- Directed by: Richard Temtchine
- Written by: Richard Temtchine
- Produced by: Richard Temtchine
- Starring: Louis-Do de Lencquesaing; Stéphanie Szostak;
- Cinematography: Benjamin Chartier
- Edited by: Michael D. Thomson
- Music by: Pedro H. da Silva
- Production company: Quadrant Entertainment
- Distributed by: Quadrant Entertainment
- Release date: October 30, 2009;
- Running time: 94 minutes
- Country: United States
- Language: English

= How to Seduce Difficult Women =

2009 film by Richard Temtchine

How to Seduce Difficult Women is a 2009 American romantic comedy film written, directed, and produced by Richard Temtchine. The film stars Louis-Do de Lencquesaing and Stéphanie Szostak.
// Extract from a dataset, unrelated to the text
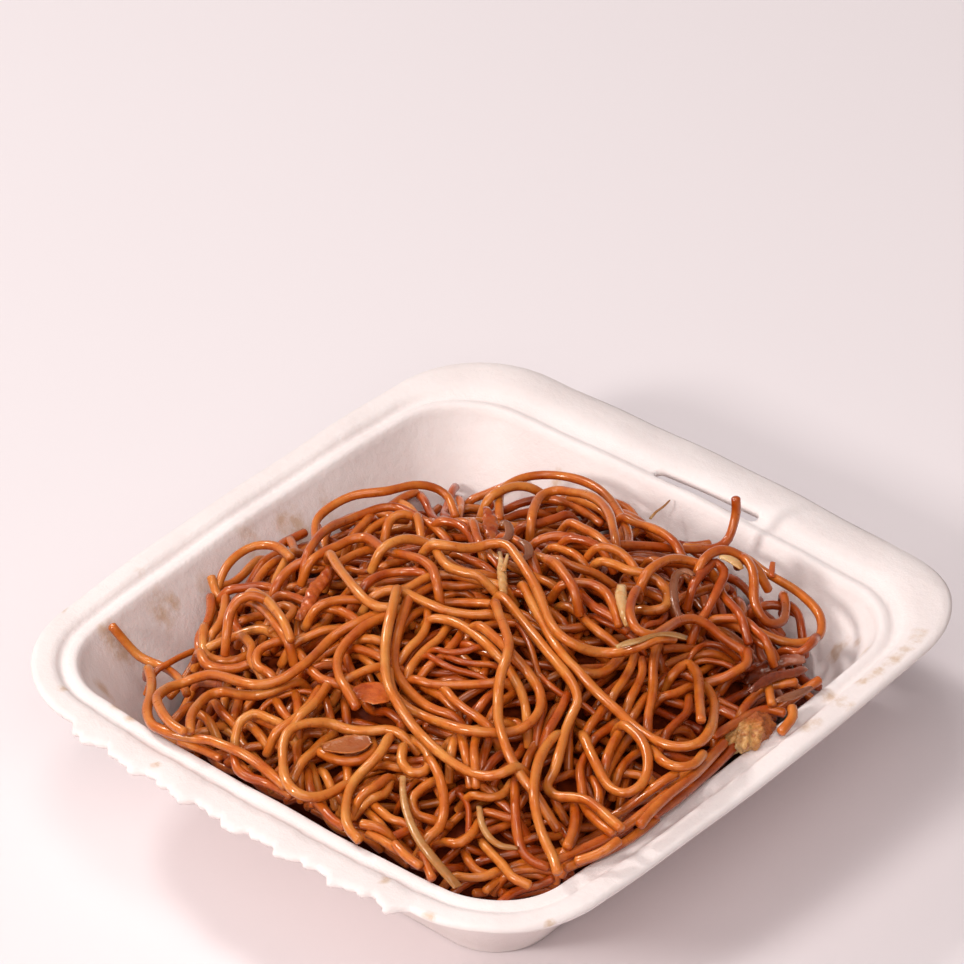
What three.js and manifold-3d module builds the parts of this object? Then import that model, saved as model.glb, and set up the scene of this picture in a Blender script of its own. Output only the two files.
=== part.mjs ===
// Fried noodles heaped in the lower half of a moulded pulp takeaway box, with its scraps of topping.
// Millimetres, +Z up. The origin is the middle of the flat foot: +Y is the side with the locking
// slot, -Y the side where the lid was torn off.
import * as THREE from 'three';
import { mergeVertices } from 'three/addons/utils/BufferGeometryUtils.js';
import Module from 'manifold-3d';

const wasm = await Module();
wasm.setup();

// ---------------------------------------------------------------- driving dimensions

const GAP = 0.3; // clearance between solids that touch

// The tray. A reach is half of the width across the flats, from the middle to a side's end.
const FOOT_REACH = 46.3;
const FOOT_RADIUS = 13.75;
const FOOT_EDGE = 1.3; // rounding where the foot turns into the wall
const WALL = 1.2; // thickness of the pulp
const WALL_TOP_REACH = 64;
const WALL_TOP_Z = 34;
const GROOVE_REACH = 68.6;
const GROOVE_RADIUS = 20.9;
const GROOVE_Z = 35.7;
const BEAD_Z = 36.4; // crown of the rounded bead inside the groove
const FLANGE_REACH = 75;
const FLANGE_Z = 37;
const SIDE_BOW = 1.5; // how far the middle of each side swells out at the rim
const SLOT_SIDE_EXTRA = 9.25; // the flange is this much wider along +Y
const SLOT_SIDE_DROOP = 2.2; // and its edge hangs this much lower
const DROOP_START_Y = 73;
const TORN_HALF_LENGTH = 47; // the lid's torn hinge strip, along -Y
const TORN_PROUD = 2.4;
const TORN_RAGGED = 0.75;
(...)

It revolves around a writer who decides to take on ten relationship-challenged men to help them learn the art of seduction.

==Cast==
- Louis-Do de Lencquesaing as Philippe
- Stéphanie Szostak as Gigi
- Gregg Bello as Dan
- Brian Avers as Mitchell
- Rachel Roberts as Sabrina
- Jonathan Hova as Mo
- David Wilson Barnes as Doug
- Esau Pritchett as David
- David Lee Russek as Tom
- Paul Lazar as Sam
- Adam LeFevre as Ira
- Jeff Skowron as Ronnie
- Bill Dawes as Al
- Jackie Hoffman as Book Publisher

==Reception==
On Rotten Tomatoes, How to Seduce Difficult Women holds an approval rating of 14% based on 7 reviews, with an average rating of 3.40 out of 10. Joseph Jon Lanthier of Slant Magazine rated the film 1 out of 4 stars, noting it "embodies the disturbingly "modern" sexual idealism that promises kinky rewards and cuddly concessions respectively to men and women bold enough to assert their selfishness in pursuit of "instinctual" posturing (men control, women swoon)." Aaron Hillis, writing for Time Out, gave the film 1 out of 5 stars.